The suburbs, after all, are just a haven of dull sameness, right? Back in the 80s, some college students--particularly those in the east--rebelled against the supposed yuppie homogeneity of Reagan-era campus life and began to assert their individualism...by all wearing black. Several years ago, just about every guy left his shirttail to dangle before entering Uptown bars. Fashion coordination helped identify you as part of the right crowd, after all.

And as a unique individual--unlike those sycophants in business 101 or those dullards in Plano.

Now, many of these very same people who scorn anything outside their narrow spit of land understand that travel expands world view. Think about what people on either coast say about America's "flyover states," for example. Shortly after the Democratic convention, a woman from San Francisco told me "Middle America" would never elect Obama. Where the hell did she think he came from? San Jose? While the liberal, open-minded white folk of Boston fought against the busing of minority students into their schools way back when, they crowed about racism in the south. Expanding world view should probably begin on a local level.

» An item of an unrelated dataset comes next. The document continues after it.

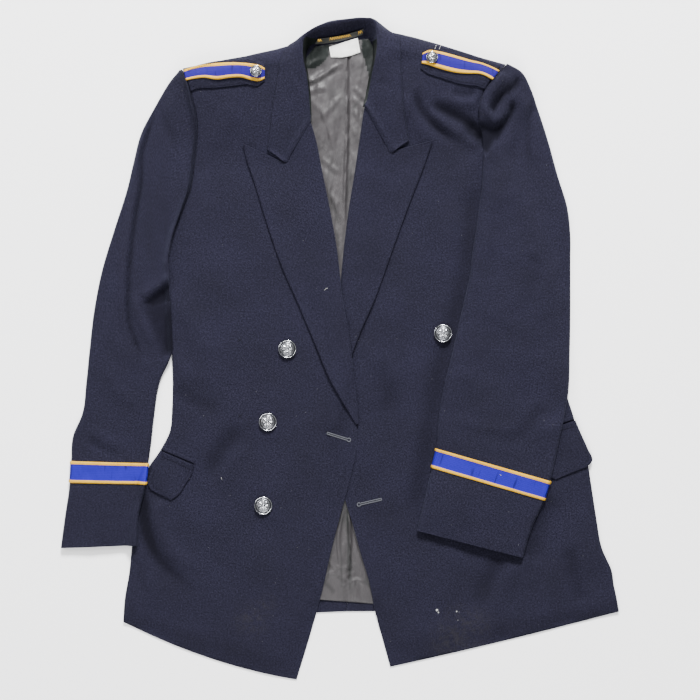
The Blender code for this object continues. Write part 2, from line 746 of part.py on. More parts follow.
def make_sleeve(name, armhole, rows, pieces, side, reach):
    # a tube pressed flat: each ring goes over the top and back along the underside
    columns = 11
    first = moved_out(spread(armhole, columns), EDGE_GAP, side)
    plan = [first]
    for row in rows:
        outer = (row.outer_x, row.outer_y)
        inner = (row.inner_x, row.inner_y)
        width = math.dist(outer, inner)
        plan.append([(mix(outer[0], inner[0], share), mix(outer[1], inner[1], share))
                     for share in ring_shares(width, SLEEVE_HEIGHT / 2.0)])
    rest_list = settle([point for line in plan[1:] for point in line], pieces, reach, 0.45)
    rests = [[0.0] * columns]
    for k in range(len(rows)):
        rests.append(rest_list[k * columns:(k + 1) * columns])
    lift_clear(plan, rests, pieces, around=0.0)
    outer_rings = []
    inner_rings = []
    for line, rest_line in zip(plan, rests):
        distances = [0.0]
        for a, b in zip(line, line[1:]):
            distances.append(distances[-1] + math.dist(a, b))
        width = distances[-1]
        tops = []
        for (x, y), rest in zip(line, rest_line):
            flat = rest + SLEEVE_HEIGHT + folds_at(SLEEVE_FOLDS, x, y)
            tops.append(max(flat, crown(y) + 0.6))
        over = []
        under = []
        over_hollow = []
        under_hollow = []
        for (x, y), rest, height, distance in zip(line, rest_line, tops, distances):
            half = (height - rest) / 2.0
            middle = rest + half
            radius = min(half, SLEEVE_HEIGHT / 2.0)
            side = min(distance, width - distance)
            swell = SLEEVE_PUFF * math.sin(math.pi * distance / width)
            over.append((x, y, middle + half * rounded(side / radius) + swell))
            under.append((x, y, middle - half * rounded(side / radius)))
        for distance in distances:
            inside = HOLLOW_INSET + (width - 2.0 * HOLLOW_INSET) * distance / width
            k = max(i for i, d in enumerate(distances) if d <= inside + 1e-9)
            k = min(k, len(distances) - 2)
            t = (inside - distances[k]) / (distances[k + 1] - distances[k])
            x = mix(line[k][0], line[k + 1][0], t)
            y = mix(line[k][1], line[k + 1][1], t)
            high = mix(tops[k], tops[k + 1], t)
            rest = mix(rest_line[k], rest_line[k + 1], t)
            middle = (high + rest) / 2.0
            side = min(inside, width - inside) - HOLLOW_INSET
            hollow = SLEEVE_HOLLOW / 2.0 * mix(0.15, 1.0, rounded(side / (SLEEVE_HOLLOW / 2.0)))
            over_hollow.append((x, y, middle + hollow))
            under_hollow.append((x, y, middle - hollow))
        outer_rings.append(over + under[1:-1][::-1])
        inner_rings.append(over_hollow + under_hollow[1:-1][::-1])
    tube(name, outer_rings, inner_rings[HOLLOW_FROM:], columns)
    return outer_rings, columns


def end_cap(base, count, columns):
    # closes a ring whose upper and lower points lie over each other
    faces = []
    for j in range(columns - 1):
        corners = (j, j + 1, (count - j - 1) % count, (count - j) % count)
        distinct = list(dict.fromkeys(corners))
        faces += [tuple(base + k for k in (distinct[0], *distinct[i:i + 2]))
                  for i in range(1, len(distinct) - 1)]
    return faces


def tube(name, outer_rings, inner_rings, columns):
    # closed at the armhole and open at the cuff
    count = len(outer_rings[0])
    points = [point for ring in outer_rings for point in ring]
    inside = len(points)
    points += [point for ring in inner_rings for point in ring]
    faces = []
    for base, rings, inward in ((0, len(outer_rings), False), (inside, len(inner_rings), True)):
        for i in range(rings - 1):
            for j in range(count):
                a = base + i * count + j
                b = base + i * count + (j + 1) % count
                sides = [(a, b, b + count), (a, b + count, a + count)]
                faces += [side[::-1] for side in sides] if inward else sides
    faces += [face[::-1] for face in end_cap(0, count, columns)]
    faces += end_cap(inside, count, columns)
    outer_mouth = (len(outer_rings) - 1) * count
    inner_mouth = inside + (len(inner_rings) - 1) * count
    for j in range(count):
        k = (j + 1) % count
        faces += [(outer_mouth + j, outer_mouth + k, inner_mouth + k),
                  (outer_mouth + j, inner_mouth + k, inner_mouth + j)]
    # turn every face if the rings run the other way round
    ring = outer_rings[0]
    following = outer_rings[1]
    across = Vector(ring[5]) - Vector(ring[4])
    along = Vector(following[4]) - Vector(ring[4])
    if across.cross(along).z < 0.0:
        faces = [face[::-1] for face in faces]
    finish_piece(name, points, faces, NAVY, 0.9)


def make_cuff_braid(name, sleeve, rings, columns):
    # a strip over the sleeve's upper side, from fold to fold
    plan = [[(x, y) for x, y, z in ring[1:columns - 1]]
            for ring in rings[BRAID_ROWS[0]:BRAID_ROWS[1] + 1]]
    lay_patch(name, plan, [sleeve], RIBBON, BRAID_BLUE, 0.6, 0.0, 5.0)


def make_button(name, x, y, size, pieces):
    # a domed, rimmed button on a short shank
    radius = size / 2.0
    profile = [(0.26, 0.0), (0.26, 0.9), (0.92, 1.5), (1.0, 2.5), (0.93, 3.6), (0.8, 3.5),
               (0.62, 4.6), (0.3, 5.6)]
    shank = [(0.0, 0.0)] + [(radius * profile[0][0] * math.cos(turn), radius * profile[0][0]
             * math.sin(turn)) for turn in (0.0, 1.05, 2.1, 3.14, 4.2, 5.25)]
    rest = max(surface_under(pieces, x + dx, y + dy) for dx, dy in shank) + GAP
    points = [(x, y, rest)]
    for share, level in profile:
        for k in range(BUTTON_SIDES):
            turn = 2.0 * math.pi * k / BUTTON_SIDES
            points.append((x + radius * share * math.cos(turn),
                           y + radius * share * math.sin(turn), rest + level))
    points.append((x, y, rest + 5.9))
    faces = []
    for k in range(BUTTON_SIDES):
        following = (k + 1) % BUTTON_SIDES
        faces.append((0, 1 + following, 1 + k))
        for i in range(len(profile) - 1):
            a = 1 + i * BUTTON_SIDES
            faces.append((a + k, a + following, a + BUTTON_SIDES + following, a + BUTTON_SIDES + k))
        last = 1 + (len(profile) - 1) * BUTTON_SIDES
        faces.append((last + k, last + following, len(points) - 1))
    finish_piece(name, points, faces, CHROME, 0.18, 1.0)


def build_jacket():
    make_back("back_right", FRONT_RIGHT, SHOULDER_RIGHT, NECK_RIGHT)
    make_back("back_left", FRONT_LEFT, SHOULDER_LEFT, NECK_LEFT)
    backs = ["back_right", "back_left"]
    make_patch("back_lining", BACK_LINING, backs, 6, LINING, LINING_GREY, 0.45, reach=1.0)
    ground = backs + ["back_lining"]
    make_front("front_left", FRONT_LEFT, ground)
    make_lapel("lapel_left", LAPEL_LEFT, ground + ["front_left"])
    left = ground + ["front_left", "lapel_left"]
    make_front("front_right", FRONT_RIGHT, left)
    make_lapel("lapel_right", LAPEL_RIGHT, left + ["front_right"])
    body = left + ["front_right"]
    make_collar(body)
    make_patch("flap_right", FLAP_RIGHT, ["front_right"], 5, 2.2, NAVY, reach=4.0, slope=0.25)
    make_patch("welt_right", WELT_RIGHT, ["front_right"], 4, 1.2, NAVY, reach=2.0)
    make_patch("flap_left", FLAP_LEFT, ["front_left"], 5, 2.2, NAVY, reach=4.0, slope=0.25)
    make_patch("welt_left", WELT_LEFT, ["front_left"], 4, 1.2, NAVY, reach=2.0)
    right_ground = ["back_right", "front_right", "flap_right", "welt_right"]
    left_ground = ["back_left", "front_left", "flap_left", "welt_left"]
    rings, columns = make_sleeve("sleeve_right", ARMHOLE_RIGHT, SLEEVE_RIGHT, right_ground,
                                 -1.0, 0.0)
    make_cuff_braid("cuff_braid_right", "sleeve_right", rings, columns)
    rings, columns = make_sleeve("sleeve_left", ARMHOLE_LEFT, SLEEVE_LEFT, left_ground,
                                 1.0, 10.0)
    make_cuff_braid("cuff_braid_left", "sleeve_left", rings, columns)
    make_patch("strap_right", STRAP_RIGHT, ["front_right", "back_right"], 5, 1.8, NAVY,
               reach=3.0, slope=0.9)
    make_patch("strap_left", STRAP_LEFT, ["front_left", "back_left"], 5, 1.8, NAVY,
               reach=3.0, slope=0.9)
    make_patch("ribbon_right", RIBBON_RIGHT, ["strap_right"], 3, RIBBON, BRAID_BLUE, 0.6,
               reach=2.0, slope=0.9)
    make_patch("ribbon_left", RIBBON_LEFT, ["strap_left"], 3, RIBBON, BRAID_BLUE, 0.6,
               reach=2.0, slope=0.9)
    neck = ground + ["collar"]
    make_patch("brand_label", BRAND_LABEL, neck, 2, LABEL, LABEL_BLACK, 0.7, reach=6.0,
               across_rows=3)
    make_patch("care_label", CARE_LABEL, neck, 3, LABEL, LABEL_WHITE, 0.5, reach=6.0,
               across_rows=2)
    for name, x, y in BUTTONS:
        make_button(name, x, y, BUTTON_SIZE, ["front_right"])
    for name, x, y in LEFT_BUTTONS:
        make_button(name, x, y, BUTTON_SIZE, ["front_left"])
    for name, x, y in STRAP_BUTTONS:
        make_button(name, x, y, STRAP_BUTTON_SIZE, ["ribbon_right", "ribbon_left"])


for old in list(bpy.data.objects):
    bpy.data.objects.remove(old, do_unlink=True)
build_jacket()
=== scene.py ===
import math

import bpy
import numpy as np
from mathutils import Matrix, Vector


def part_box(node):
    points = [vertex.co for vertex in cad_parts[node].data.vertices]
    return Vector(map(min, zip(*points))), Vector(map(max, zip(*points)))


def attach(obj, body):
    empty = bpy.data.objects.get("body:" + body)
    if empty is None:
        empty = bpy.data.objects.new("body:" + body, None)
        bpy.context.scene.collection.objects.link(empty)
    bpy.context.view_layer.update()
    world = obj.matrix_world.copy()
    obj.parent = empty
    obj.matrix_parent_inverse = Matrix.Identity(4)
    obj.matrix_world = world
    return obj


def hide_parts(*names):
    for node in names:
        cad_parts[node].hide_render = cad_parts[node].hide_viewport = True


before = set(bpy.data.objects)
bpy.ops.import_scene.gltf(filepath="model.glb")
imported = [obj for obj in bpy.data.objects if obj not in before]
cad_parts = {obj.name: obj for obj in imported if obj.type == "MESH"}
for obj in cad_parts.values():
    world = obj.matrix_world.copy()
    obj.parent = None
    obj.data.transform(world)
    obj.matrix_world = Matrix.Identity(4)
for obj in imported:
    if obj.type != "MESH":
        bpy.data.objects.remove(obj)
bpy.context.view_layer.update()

# A dress jacket laid flat on its back. X runs to the wearer's left, Y to the collar, Z up.
# Lengths are in millimetres until a mesh is made.
metres = 0.001

# shape of the cloth: numbers shared by every piece

body = {"crown": 7.0, "shoulder": 13.0, "riseFrom": 235.0, "riseTo": 365.0, "cloth": 1.8,
        "backCloth": 1.6, "gap": 0.35, "sideRadius": 8.0, "rowStep": 4.5, "hem": -350.0,
        "centreBack": 9.0}


def mix(a, b, t):
    return a + (b - a) * t


def ease(t):
    t = np.clip(t, 0.0, 1.0)
    return t * t * (3.0 - 2.0 * t)


def rounded(t):
    t = np.clip(t, 0.0, 1.0)
    return np.sqrt(1.0 - (1.0 - t) ** 2)


def bodyTop(y):
    return body["crown"] + body["shoulder"] * ease((y - body["riseFrom"])
                                                   / (body["riseTo"] - body["riseFrom"]))


def curveThrough(values, at, wanted):
    # a smooth curve through rows of numbers that stand at these places
    values = np.asarray(values, float)
    slopes = np.gradient(values, at, axis=0)
    k = np.clip(np.searchsorted(at, wanted, side="right") - 1, 0, len(at) - 2)
    gap = (at[k + 1] - at[k]).reshape(-1, *([1] * (values.ndim - 1)))
    t = ((wanted - at[k]) / (at[k + 1] - at[k])).reshape(gap.shape)
    return (values[k] * (1 + 2 * t) * (1 - t) ** 2 + slopes[k] * gap * t * (1 - t) ** 2
            + values[k + 1] * t * t * (3 - 2 * t) + slopes[k + 1] * gap * t * t * (t - 1))


def smoothRows(rows, step, pairs=None):
    # more rows, about step apart, on smooth curves through the given ones
    table = np.array(rows, float)
    pairs = pairs or table.shape[1] // 2
    moves = np.diff(table[:, :2 * pairs], axis=0).reshape(len(table) - 1, -1, 2)
    lengths = np.hypot(moves[..., 0], moves[..., 1]).mean(axis=1)
    at = np.concatenate([[0.0], np.cumsum(lengths)])
    wanted = np.linspace(0.0, at[-1], max(2, int(round(at[-1] / step)) + 1))
    return curveThrough(table, at, wanted)


def smoothLine(points, step):
    return smoothRows(points, step, 1)


def planOf(rows, shares):
    # plan points between the two ends of each row
    return mix(rows[:, 0:1], rows[:, 2:3], shares), mix(rows[:, 1:2], rows[:, 3:4], shares)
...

I'm not going to delineate the features, good and bad, of any part of DFW. My work forces me to bounce from Garland to Uptown to Addison to One Arts Plaza to wherever. I don't have a choice in the matter. And I see dull strips everywhere, as well as cool little venues.

Provincialism is, however, a form of ignorance...and of vanity, for that matter. There is a section of Prague known as Vinohrady where many expats cluster in flats constructed, oh, long about the 1890s. Quite a bit younger than many midwestern town squares, in other words. The same dynamic works over there: all those British and American residents of Vinohrady feel they are living a true Prague experience by huddling together, unlike people residing in the older part of town--the one also crowded with tourists (and you have to say the word "tourist" with a tone of complete and utter disdain).

Of course, many of the best restaurants and most interesting pubs are outside of Vinohrady. But there's enough in that part of town to take care of every necessity, so...

Dallasfood.org is one of the few venues where people launch into lengthy, interesting tirades on such subjects. I'm glad someone brought it up. Gave me a bit of inspiration for my own Monday rant, at least.

There's a valid reason for those inside the loop (and inside the bubble) to steer clear of suburban haunts, and it has to do with the availability of bars and restaurants and whatever else one needs. If there's a suitable option close by, why drive elsewhere after a busy day?

But to refuse because, in one's own mind, there's nothing unique or worthwhile out there in "Oklahoma"? Well, that's provincialism at its finest.